Friday, September 24, 2004

Gronoschrift

I've been reading a production version of a collection of poems and prose reminiscences this morning - dabbling with it when I should have been writing. I pick up books to put them away - and read them. I know I'm not alone in this, but it made me rather sad this morning to think of all the people who will never see this feltschrift. It is a wonderful collection for a good friend of Western Australian literature - William Grono. (His sense of humour is one of his many graces - I once wrote a review where he featured as a poet, and I called him 'Bill Grono' in the review. He wrote me a letter (snail mail) in which he said: Dear Andy - my name is William. Regards - Bill.)
This book is to mark Bill's 70th birthday. Phew. How the years flick by ... He has retired from teaching at ECU and a million other outback schools and teachers colleges, and a million past students are thankful for him for any of their interest in WA lit especially poetry.

This book carries salutations from Peter Porter, Roger McGough, Robert Drewe, Randolph Stow, Fay Zwicky, Merv Lilley and lesser knowns like Phil Salom, Hal Colebatch, Adrian Caesar, Lou Klepac, Glen Phillips and myself ... and pieces from his family and teaching colleagues. It is all so damn witty and skillfull that it would make a fabulous book to publish.

Bill's beautiful and charming wife, Janet, did a grand job in lassooing all the contributors, and fielding their contributions, which were then put together by their techno-whizz grand neice, Jodi. Of course, the photos are amazing - going right back to 'First Day at School'.

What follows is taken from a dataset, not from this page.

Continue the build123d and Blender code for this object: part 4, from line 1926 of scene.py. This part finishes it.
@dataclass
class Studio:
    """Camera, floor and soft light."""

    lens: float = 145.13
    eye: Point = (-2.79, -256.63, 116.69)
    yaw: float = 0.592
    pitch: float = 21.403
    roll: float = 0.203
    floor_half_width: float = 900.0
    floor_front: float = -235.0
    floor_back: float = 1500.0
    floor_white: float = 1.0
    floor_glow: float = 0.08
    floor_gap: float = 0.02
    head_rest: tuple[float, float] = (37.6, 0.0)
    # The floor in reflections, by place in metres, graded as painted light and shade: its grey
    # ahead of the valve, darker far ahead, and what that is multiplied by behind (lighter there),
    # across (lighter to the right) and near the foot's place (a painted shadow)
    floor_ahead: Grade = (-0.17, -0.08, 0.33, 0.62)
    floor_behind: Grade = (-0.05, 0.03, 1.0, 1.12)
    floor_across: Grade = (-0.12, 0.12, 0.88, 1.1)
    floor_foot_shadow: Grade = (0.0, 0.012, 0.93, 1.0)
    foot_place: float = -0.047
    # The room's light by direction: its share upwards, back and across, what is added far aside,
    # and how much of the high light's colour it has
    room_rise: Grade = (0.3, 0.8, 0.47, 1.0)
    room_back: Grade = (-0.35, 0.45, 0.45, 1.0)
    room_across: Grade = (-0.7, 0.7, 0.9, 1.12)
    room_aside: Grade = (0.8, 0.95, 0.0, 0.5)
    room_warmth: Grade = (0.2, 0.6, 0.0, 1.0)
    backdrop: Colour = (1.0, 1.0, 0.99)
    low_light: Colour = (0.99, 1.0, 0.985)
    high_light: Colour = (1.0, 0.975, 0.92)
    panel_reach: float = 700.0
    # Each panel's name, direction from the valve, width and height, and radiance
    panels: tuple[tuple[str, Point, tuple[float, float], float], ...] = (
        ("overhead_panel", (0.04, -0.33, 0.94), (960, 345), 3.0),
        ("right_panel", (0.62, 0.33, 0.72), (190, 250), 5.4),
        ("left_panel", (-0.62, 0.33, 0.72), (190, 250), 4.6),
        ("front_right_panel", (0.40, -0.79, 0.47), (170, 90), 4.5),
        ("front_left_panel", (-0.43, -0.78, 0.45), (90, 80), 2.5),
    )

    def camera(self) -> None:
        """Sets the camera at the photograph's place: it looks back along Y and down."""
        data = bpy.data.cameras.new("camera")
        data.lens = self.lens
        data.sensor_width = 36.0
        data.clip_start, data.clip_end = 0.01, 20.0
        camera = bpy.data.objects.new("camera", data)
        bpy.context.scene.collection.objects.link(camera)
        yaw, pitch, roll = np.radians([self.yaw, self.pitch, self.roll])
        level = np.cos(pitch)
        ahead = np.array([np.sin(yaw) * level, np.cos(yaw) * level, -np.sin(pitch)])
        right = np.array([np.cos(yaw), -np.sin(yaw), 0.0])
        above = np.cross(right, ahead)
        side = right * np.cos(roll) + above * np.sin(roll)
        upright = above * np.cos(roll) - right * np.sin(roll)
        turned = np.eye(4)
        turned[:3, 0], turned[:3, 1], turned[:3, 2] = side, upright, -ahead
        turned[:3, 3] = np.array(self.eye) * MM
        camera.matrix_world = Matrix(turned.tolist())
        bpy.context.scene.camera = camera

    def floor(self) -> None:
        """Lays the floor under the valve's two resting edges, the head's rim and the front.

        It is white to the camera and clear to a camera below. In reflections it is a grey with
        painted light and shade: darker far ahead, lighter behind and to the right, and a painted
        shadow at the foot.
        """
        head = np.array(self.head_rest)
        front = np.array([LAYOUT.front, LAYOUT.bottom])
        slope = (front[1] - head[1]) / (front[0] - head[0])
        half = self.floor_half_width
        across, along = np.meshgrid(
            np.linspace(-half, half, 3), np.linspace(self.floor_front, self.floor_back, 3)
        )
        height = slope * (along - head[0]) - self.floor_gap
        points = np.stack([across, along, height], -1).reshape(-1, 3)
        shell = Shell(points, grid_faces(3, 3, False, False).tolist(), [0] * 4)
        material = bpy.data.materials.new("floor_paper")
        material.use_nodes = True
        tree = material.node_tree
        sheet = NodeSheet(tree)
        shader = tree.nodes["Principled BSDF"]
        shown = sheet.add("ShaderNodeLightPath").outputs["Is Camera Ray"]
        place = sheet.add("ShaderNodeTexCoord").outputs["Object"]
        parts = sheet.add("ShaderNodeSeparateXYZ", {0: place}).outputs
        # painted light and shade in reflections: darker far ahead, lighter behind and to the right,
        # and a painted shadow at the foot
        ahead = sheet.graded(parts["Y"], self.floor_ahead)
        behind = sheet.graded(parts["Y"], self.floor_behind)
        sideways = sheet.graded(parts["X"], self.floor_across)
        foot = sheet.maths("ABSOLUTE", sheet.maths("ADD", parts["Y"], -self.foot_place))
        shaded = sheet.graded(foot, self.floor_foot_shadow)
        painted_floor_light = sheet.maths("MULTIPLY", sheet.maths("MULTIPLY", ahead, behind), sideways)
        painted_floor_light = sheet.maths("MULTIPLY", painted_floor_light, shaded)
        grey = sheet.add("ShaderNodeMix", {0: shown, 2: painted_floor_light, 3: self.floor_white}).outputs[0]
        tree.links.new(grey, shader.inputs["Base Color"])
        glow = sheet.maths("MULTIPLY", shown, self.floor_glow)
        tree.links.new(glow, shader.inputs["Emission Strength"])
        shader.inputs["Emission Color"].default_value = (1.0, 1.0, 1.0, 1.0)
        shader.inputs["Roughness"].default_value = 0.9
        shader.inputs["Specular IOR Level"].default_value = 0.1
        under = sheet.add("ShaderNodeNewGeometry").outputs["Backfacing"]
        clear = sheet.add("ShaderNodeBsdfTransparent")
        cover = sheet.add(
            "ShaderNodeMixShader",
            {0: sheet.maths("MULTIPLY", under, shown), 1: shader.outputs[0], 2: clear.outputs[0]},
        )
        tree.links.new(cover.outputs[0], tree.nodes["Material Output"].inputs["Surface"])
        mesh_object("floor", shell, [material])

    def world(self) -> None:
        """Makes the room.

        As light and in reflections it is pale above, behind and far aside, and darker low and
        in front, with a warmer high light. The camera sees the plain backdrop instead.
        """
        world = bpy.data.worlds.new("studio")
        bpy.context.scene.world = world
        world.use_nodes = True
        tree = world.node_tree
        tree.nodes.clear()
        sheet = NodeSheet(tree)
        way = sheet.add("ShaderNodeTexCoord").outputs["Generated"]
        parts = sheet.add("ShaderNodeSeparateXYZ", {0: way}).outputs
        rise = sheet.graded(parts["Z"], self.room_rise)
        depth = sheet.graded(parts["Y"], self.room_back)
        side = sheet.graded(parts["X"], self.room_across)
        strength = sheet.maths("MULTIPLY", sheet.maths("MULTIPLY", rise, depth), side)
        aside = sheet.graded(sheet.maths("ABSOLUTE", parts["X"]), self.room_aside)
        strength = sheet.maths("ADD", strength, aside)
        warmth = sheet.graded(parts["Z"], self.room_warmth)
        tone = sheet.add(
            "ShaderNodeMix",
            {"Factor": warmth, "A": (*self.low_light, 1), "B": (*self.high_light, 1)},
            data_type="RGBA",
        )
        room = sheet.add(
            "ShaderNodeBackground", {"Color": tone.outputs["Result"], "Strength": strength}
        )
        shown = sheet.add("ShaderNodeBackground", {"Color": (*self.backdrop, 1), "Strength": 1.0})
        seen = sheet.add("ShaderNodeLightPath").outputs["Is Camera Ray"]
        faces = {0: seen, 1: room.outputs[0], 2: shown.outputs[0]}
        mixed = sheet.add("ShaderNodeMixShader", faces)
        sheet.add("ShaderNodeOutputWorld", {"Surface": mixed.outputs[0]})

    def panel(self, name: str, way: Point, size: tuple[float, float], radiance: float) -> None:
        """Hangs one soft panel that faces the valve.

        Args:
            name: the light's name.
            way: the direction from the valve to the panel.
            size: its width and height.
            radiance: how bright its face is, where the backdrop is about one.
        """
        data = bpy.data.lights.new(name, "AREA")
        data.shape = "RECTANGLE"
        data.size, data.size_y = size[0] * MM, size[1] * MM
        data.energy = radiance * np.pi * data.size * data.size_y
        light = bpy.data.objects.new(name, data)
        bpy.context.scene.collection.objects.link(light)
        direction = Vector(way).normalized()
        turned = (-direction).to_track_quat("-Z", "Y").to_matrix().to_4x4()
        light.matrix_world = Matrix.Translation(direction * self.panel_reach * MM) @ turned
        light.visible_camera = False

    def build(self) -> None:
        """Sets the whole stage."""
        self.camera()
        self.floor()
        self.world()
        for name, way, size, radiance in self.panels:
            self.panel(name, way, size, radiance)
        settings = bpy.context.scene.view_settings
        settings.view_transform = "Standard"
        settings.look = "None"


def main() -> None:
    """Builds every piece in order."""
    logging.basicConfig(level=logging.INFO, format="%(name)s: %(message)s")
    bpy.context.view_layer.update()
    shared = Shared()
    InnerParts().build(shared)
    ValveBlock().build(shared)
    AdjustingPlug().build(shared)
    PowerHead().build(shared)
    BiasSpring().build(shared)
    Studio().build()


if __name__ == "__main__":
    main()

The only piece I am probably authorised to print here is my own, so bear with me.

Playing Knuckles

They're selling postcards of the hanging ...
Literary movements were slower then,
The Fifties took till the Sixties to hit town -
They're painting the passports brown -

First pub, then publishing, the work
In network sub-textual, the forked-tongue
Of language tripping over its dancing feet,
dragging itself through the Negro streets

at dawn
, and landing like The West
on dew-decked, sunburnt lawns.
To teach, we must first learn -
And in the learning, earn.

To play knuckles, someone must lose.
Volumes yellow and gather dust.
It's no trick of daylight arguments,
Or the brief disguise of midnight mints.

Time is in our blood, halting rhythms
Thick'n'thin like copperplate writing.
Rumours lie in fact. To many, the same -
Faceless dice in a bored game.

Oh time enough when the blood runs cold ...
How are your trousers? Cuffed or unfurled?
'New' poems are neglected and old,
The New Critics repackaged and retold.

It always was dangerous, tying
Time to titles - like trying to hold
The tides back. Each moment new
Unwrapped, and placed between two

Other presents. The literary tree
Grows from its bucket, decorated
And daubed with schools and schisms,
The aging pages of the ... isms:

The 'logues of life lick by
In their passion and spit.
At midnight it comes down to this:
A last shout and a quick digress.


... but how I wish I could show you the entire manuscript.